Search code examples
amazon-web-servicesapache-sparkapache-spark-sqlaws-glue

Maximum number of concurrent tasks in 1 DPU in AWS Glue


A standard DPU in AWS Glue comes with 4 vCPU and 2 executors. I am confused about the maximum number of concurrent tasks that can be run in parallel with this configuration. Is it 4 or 8 on a single DPU with 4vcpu and 2 executors?


Solution

  • I had a similar discussion with the AWS Glue support team about this, I'll share with you what they told me about Glue Configuration. Take in example the Standard and the G1.X configuration.

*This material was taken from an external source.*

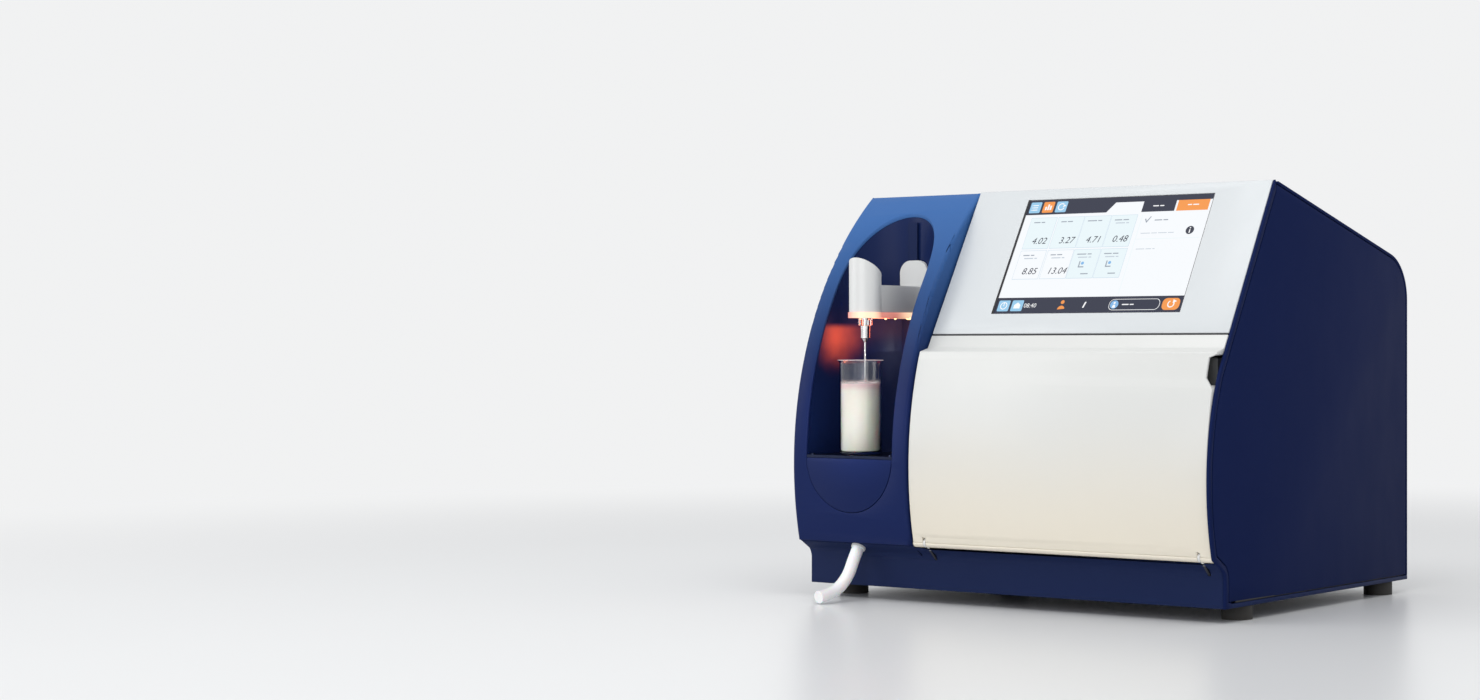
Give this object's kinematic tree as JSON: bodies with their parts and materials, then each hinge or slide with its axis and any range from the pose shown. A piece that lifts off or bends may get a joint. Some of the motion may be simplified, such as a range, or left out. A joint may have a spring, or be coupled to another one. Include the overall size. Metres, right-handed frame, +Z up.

    Standard DPU Configuration:

    • 1 DPU reserved for MasterNode
    • 1 executor reserved for Driver/ApplicationMaster
    • Each DPU is configured with 2 executors
    • Each executor is configured with 5.5 GB memory
    • Each executor is configured with 4 cores

    G.1X WorkerType Configuration:

    • 1 DPU added for MasterNode
    • 1 DPU reserved for Driver/ApplicationMaster
    • Each worker is configured with 1 executor
    • Each executor is configured with 10 GB memory
    • Each executor is configured with 8 cores

    If we have for example a Job with Standard Configuration with 21 DPU means that we have:

    • 1 DPU reserved for Master
    • 20 DPU x 2 = 40 executors
    • 40 executors - 1 Driver/AM = 39 executors

    Which we then end up with a total amount of 156 cores. Meaning, your job has 156 slots for execution. If for example you read files from S3 that means that you will be able to accept 156 input files in parallel.

    Hope it helps.